THE EDITOR, Sir:I AM usually a caring person, I love my country and the Jamaican people with all of my heart, but I have finally reached a place in my life where I am forced to make a harsh decision. I will no longer give a listening ear or waste the slightest of sympathy on the violence in our land.
As carried in your own newspapers several times, the police have continually said many of the incidents of violence are direct reprisals, gang or drug-related.
I am now convinced that the level of crime and violence is a product of our own doing. Many persons who are the victims of drug and gang violence have themselves planted the seeds of their own fate.
Many have been knowledgeable of criminality around them and have chosen to remain silent, of course, unless they are directly affected. Many have taken part in roadblocks, defending persons who are well-known to be criminals. Some are, themselves, directly involved in criminal activities, even as they profess to be good upstanding citizens.

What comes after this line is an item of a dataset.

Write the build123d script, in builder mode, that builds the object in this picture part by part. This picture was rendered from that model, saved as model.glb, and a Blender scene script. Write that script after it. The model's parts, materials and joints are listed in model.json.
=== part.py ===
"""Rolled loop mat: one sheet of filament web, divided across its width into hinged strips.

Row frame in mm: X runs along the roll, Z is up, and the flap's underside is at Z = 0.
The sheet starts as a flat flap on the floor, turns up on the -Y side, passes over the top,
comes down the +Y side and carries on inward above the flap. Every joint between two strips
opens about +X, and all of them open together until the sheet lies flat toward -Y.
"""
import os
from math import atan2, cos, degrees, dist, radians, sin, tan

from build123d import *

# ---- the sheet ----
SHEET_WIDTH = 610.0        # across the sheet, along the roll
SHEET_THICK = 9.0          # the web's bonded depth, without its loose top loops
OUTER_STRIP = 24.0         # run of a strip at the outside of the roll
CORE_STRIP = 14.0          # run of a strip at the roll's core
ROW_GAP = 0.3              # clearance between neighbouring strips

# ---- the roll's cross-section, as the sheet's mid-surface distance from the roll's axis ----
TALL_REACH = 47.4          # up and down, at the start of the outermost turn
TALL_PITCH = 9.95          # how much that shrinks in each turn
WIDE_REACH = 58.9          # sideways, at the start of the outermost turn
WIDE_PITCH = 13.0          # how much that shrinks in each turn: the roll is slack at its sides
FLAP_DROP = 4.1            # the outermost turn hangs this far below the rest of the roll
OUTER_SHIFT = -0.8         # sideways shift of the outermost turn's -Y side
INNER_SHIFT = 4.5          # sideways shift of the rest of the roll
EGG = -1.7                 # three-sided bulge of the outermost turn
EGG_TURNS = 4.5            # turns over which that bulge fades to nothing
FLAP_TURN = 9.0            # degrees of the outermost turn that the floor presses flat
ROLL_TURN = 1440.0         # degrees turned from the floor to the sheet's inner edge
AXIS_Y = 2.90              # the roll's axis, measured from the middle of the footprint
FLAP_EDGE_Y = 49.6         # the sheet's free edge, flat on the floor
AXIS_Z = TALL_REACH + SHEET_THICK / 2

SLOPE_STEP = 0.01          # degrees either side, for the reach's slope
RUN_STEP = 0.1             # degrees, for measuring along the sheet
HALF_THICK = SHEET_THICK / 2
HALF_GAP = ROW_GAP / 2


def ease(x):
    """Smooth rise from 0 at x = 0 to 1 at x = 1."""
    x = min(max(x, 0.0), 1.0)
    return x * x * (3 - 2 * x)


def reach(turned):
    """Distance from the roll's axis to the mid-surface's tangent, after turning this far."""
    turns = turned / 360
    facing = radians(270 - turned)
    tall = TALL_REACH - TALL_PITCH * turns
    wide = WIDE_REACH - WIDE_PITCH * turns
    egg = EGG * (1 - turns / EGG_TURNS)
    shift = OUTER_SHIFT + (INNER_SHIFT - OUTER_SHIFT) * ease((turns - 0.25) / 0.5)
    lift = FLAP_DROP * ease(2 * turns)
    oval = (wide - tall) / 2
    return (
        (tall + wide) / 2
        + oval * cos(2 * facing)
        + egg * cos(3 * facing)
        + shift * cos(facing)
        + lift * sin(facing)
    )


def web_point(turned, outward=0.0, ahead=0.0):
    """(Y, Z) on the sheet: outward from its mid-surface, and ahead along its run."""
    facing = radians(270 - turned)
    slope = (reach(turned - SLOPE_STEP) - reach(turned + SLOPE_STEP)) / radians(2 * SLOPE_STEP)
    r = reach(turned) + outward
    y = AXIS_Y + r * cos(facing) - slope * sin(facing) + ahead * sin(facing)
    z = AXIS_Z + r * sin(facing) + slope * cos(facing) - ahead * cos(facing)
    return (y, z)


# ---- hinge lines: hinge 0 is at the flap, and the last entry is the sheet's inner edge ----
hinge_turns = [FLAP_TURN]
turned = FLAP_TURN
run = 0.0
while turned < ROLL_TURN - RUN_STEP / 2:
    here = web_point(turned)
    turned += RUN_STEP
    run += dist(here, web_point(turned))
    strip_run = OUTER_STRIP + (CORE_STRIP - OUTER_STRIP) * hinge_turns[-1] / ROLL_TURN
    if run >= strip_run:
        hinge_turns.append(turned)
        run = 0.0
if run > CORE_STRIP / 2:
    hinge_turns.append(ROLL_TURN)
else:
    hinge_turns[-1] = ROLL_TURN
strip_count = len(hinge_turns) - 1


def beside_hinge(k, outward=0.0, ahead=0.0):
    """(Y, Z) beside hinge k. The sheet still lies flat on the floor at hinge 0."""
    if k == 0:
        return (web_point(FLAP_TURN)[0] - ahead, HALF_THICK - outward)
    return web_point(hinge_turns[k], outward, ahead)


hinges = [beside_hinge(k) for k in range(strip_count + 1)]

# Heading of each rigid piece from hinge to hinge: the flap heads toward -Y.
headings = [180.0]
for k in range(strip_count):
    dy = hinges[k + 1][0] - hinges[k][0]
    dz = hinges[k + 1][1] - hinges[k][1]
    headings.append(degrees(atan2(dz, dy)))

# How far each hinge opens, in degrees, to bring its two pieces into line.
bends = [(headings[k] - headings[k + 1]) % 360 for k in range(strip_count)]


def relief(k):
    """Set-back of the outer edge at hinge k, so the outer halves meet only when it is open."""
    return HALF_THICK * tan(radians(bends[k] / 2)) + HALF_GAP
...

When these persons were busy taking their decisions to get involved in the drug trade, they did not consult with the rest of us. As a matter of fact, they were too busy dreaming of how much wealth they would accumulate to think of the impact their actions would have on the rest of us. Those who decided to participate in gangs made such decisions in order to improve their own positions through turf rule, extorting from many who were trying legitimate ways to earn a living.

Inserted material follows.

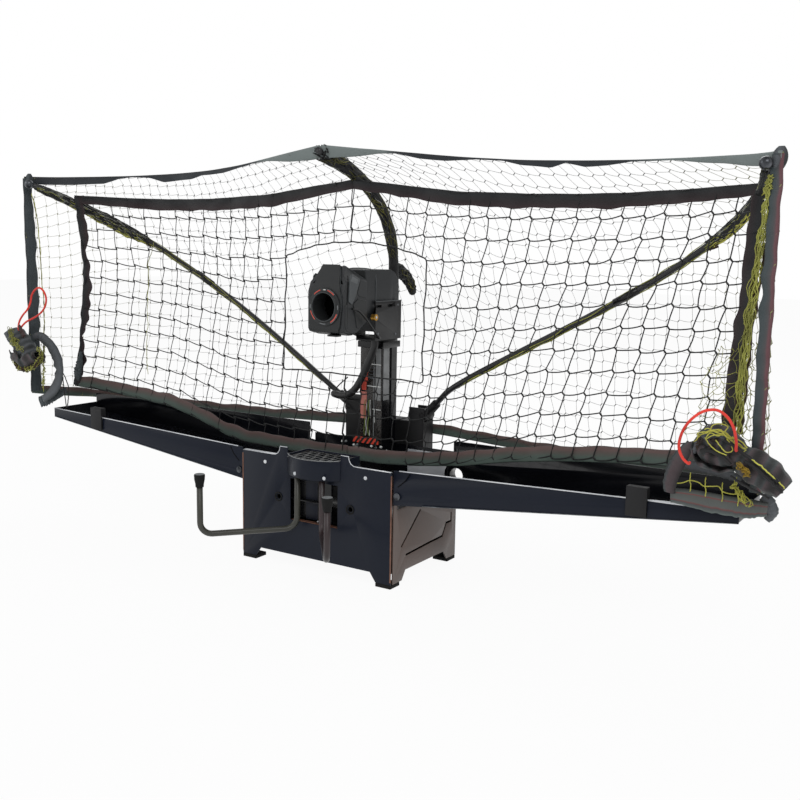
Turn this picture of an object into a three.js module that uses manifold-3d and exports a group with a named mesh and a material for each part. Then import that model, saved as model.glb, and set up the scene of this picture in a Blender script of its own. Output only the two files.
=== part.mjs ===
// Table tennis robot with ball-catch net, millimetres, +Z up.
// The throwing head looks along -Y, and the troughs and poles spread along X.
import * as THREE from 'three';
import { mergeVertices } from 'three/addons/utils/BufferGeometryUtils.js';
import Module from 'manifold-3d';

const wasm = await Module();
wasm.setup();

// General values
const fitGap = 0.3;
const overrun = 4;
const sheet = 2;
const ballRadius = 20;
const roundSides = 20;
const pinSides = 12;
const rodSides = 8;
const barrelSides = 24;
const outlineSteps = 8;
const elbowSteps = 10;
const bundleSteps = 4;

// Base box
const baseWidth = 340;
const baseDepth = 228;
const baseHeight = 210;
const footHeight = 7;
const footWidth = 32;
const footDepth = 30;
const archHeight = 24;
const archSlant = 12;
const shoulderRise = 17;
const shoulderRun = 18;
const windowWidth = 108;
const windowLow = 91;
const windowHigh = 170;
const portRadius = 5;
const portSpread = 82;
const portHeight = 131;
const sideTop = 140;
const wallBay = 5;
const trayTop = 130;
const slotWidth = 4;
const cornerStripWidth = 12;
const cornerStripTop = 200;

// Collar at the top of the front panel
const collarHalfWidth = 60;
const collarBulge = 28;
const collarRise = 6;
const collarHigh = baseHeight + collarRise;
const collarHeight = 36;
const collarLow = collarHigh - collarHeight;
const collarWall = 3;
const collarBack = 60;
const grilleThickness = 3;
const grilleInset = 3;
const grilleSlotWidth = 13;
const grillePitch = 18;
const grilleSlant = 23;
const grilleMargin = 5;

// Ball lift below the tray, ahead of the column
const columnOverlap = 45;
const columnFront = baseDepth - columnOverlap;
const potLead = 71;
const potRadius = 60;
const potDepth = 52;
const potWall = 3;
const potLow = trayTop - sheet - potDepth;
const potY = columnFront - potLead;
const liftWheelRadius = 54;
const liftWheelHeight = 22;
const liftHubRadius = 12;
const liftArms = 4;
const liftArmWidth = 9;
const liftShaftRadius = 4;
const liftMotorRadius = 20;
const motorSeat = 6;

// Column and rear housing
const columnWidth = 50;
const columnDepth = 50;
const columnWall = 2.5;
const columnLow = potLow + potWall - columnWall;
const columnTop = 414;
const coverThickness = 1.6;
const coverLow = 214;
const bearingHeight = 12;
const bearingFlange = 5;
const housingWidth = 186;
const housingDepth = 36;
const housingLow = 150;
const housingTop = 258;
const housingWall = 2.5;
const earRise = 28;
const earWidth = 34;
const earThickness = 3;

// Wings with their ball troughs
const hingeX = 180;
const hingeZ = 169;
const hingePinRadius = 4;
const hingeHeadRadius = 6.5;
const hingeLugWidth = 18;
const hingeLugHeight = 20;
const hingeLugDepth = 4;
const bushOuter = 17;
const bushInner = 14;
const ringOuter = 26;
const wingStart = 172;
const wingEnd = 750;
const wingFrontInset = 29;
const wingBackInset = 18;
const wingBackTaper = 62;
const wingBackStart = baseDepth - wingBackInset;
const wingBackEnd = wingBackStart - wingBackTaper;
const bushLength = wingBackInset + sheet;
const wingLowStart = 152;
const wingLowEnd = 208;
const wingFrontTopStart = 214;
const wingFrontTopEnd = 228;
const wingBackTopStart = 234;
const wingBackTopEnd = 248;
const clipX = 600;
const clipWidth = 33;
const clipDepth = 13;
const clipLow = 198;
const clipHigh = 244;

// Hook arms that hold the table edge
const armSpread = 28;
const armOffset = 12;
const armRadius = 5.5;
const armSteps = 30;
const armLow = 82;
const armTop = 196;
const armLength = 176;
const armSplay = 40;
const armBend = 22;
const capRadius = 9.5;
const capHeight = 23;
const capTop = 192;

// Poles
const poleRadius = 5.5;
const poleSteps = 22;
const poleStraight = 68;
const pivotX = 86;
const pivotZ = 271;
const knuckleRadius = 12;
const socketRadius = 9;
const socketLength = 34;
const axleRadius = 4;
const poleRoot = new THREE.Vector3(6, 0, 4);
const poleTipX = 762;
const poleTipY = -6;
const poleTipZ = 715;
const knobRadius = 9.5;
const knobSides = 12;
const knobRings = 8;
const centreTubeRadius = 8;
const centreTubeSetback = 28;
const centreTubeY = baseDepth + centreTubeSetback;
const centreTubeTop = 560;
const centreTipY = 8;
const centreTipZ = 760;
const tailReach = 58;
const tailDrop = 46;
const tailStartRadius = 11;
const tailEndRadius = 4;

// Nets
const netHalfSpan = 786;
const netBehind = 117;
const netReach = baseDepth + netBehind;
const netTop = 766;
const netThickness = 3;
const netSeam = 0.7;
const outerBarShare = 0.07;
const frontBarShare = 0.1;
const frontNetSpan = 722;
const frontNetTop = 692;
const openingHalfWidth = 163;
const bundleOverhang = 29;
const bundleReach = netHalfSpan + bundleOverhang;
const bundleThickness = 58;
const bundleBevel = 16;
const leftBundleWidth = 74;
const leftBundleLow = 326;
const leftBundleHigh = 402;
const rightBundleWidth = 138;
const rightBundleLow = 258;
const rightBundleHigh = 384;

// Cords and cables held by the object at both ends
const harnessRadius = 7;
const harnessSteps = 22;
const leadRadius = 2;
const leadSteps = 16;
const redCordRadius = 2;
const redCordSteps = 24;

// Throwing head
const panGap = 0.5;
const turntableHeight = 6;
const turntableRadius = 36;
const yokeHalfWidth = 43;
const yokePlate = 3;
const yokeLead = 52;
const yokeDepth = 88;
const yokeFront = columnFront - yokeLead;
const yokeBack = yokeFront + yokeDepth;
const yokeNose = 7;
const yokeNoseStart = 4;
const yokeNoseEnd = 30;
const yokeLeftCut = 60;
const yokeLeftCutHeight = 19;
const yokeRise = 74;
const yokeSlotLength = 18;
const yokeSlotHeight = 5;
const yokeSlotDrop = 7;
const tiltSetback = 13;
const tiltY = columnFront + tiltSetback;
const tiltZ = 487;
const tiltPinRadius = 4;
const tiltPinDepth = 5;
const elbowHalfWidth = 37;
const elbowBack = yokeBack;
const elbowTop = 553;
const elbowLow = 434;
const elbowShelf = 463;
const elbowThroatLead = 11;
const elbowThroat = columnFront - elbowThroatLead;
const elbowRound = 35;
const ductRadius = 21;
const headHalfWidth = 40;
const headLead = 149;
const headDepth = 73;
const headFront = columnFront - headLead;
const headBack = headFront + headDepth;
const elbowFront = headBack + fitGap;
const elbowWall = 3;
const headLow = 444;
const headTop = 561;
const headBackTop = 540;
const headShoulder = 534;
const headBrow = 545;
const headBrowHalf = 27;
const headCrownHalf = 21;
const headWall = 2.5;
const headRound = 12;
const headRoundSteps = 6;
const nozzleBore = 25;
const nozzleRing = 34;
const nozzleLip = 8;
const throwWheelRadius = 20;
const throwWheelWidth = 22;
const throwSqueeze = 1;
const throwWheelSetback = 32;
const throwWheelY = headFront + throwWheelSetback;
const throwMotorRadius = 13;
const throwMotorLength = 13;
const motorBossRadius = 5;
const throwShaftRadius = 3;
const tiltKnobRadius = 6;
const tiltKnobLength = 9;
const tiltKnobLead = 63;
const tiltKnobY = columnFront - tiltKnobLead;
const tiltKnobZ = 466;
const tiltStudRadius = 2.5;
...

Some of our women have sat over wash pans with blood-soaked clothes and did not even feel a tinge of regret for the victims of their sons and grandsons.
I will no longer go suffer any empathy with them. I will block my mind from the violent upsurges, especially in particular communities, and will continue to live, one day at a time and put my energies into enjoying my life. I wish that the media would stop trying to fill the air with such information and allow the dead to bury their dead.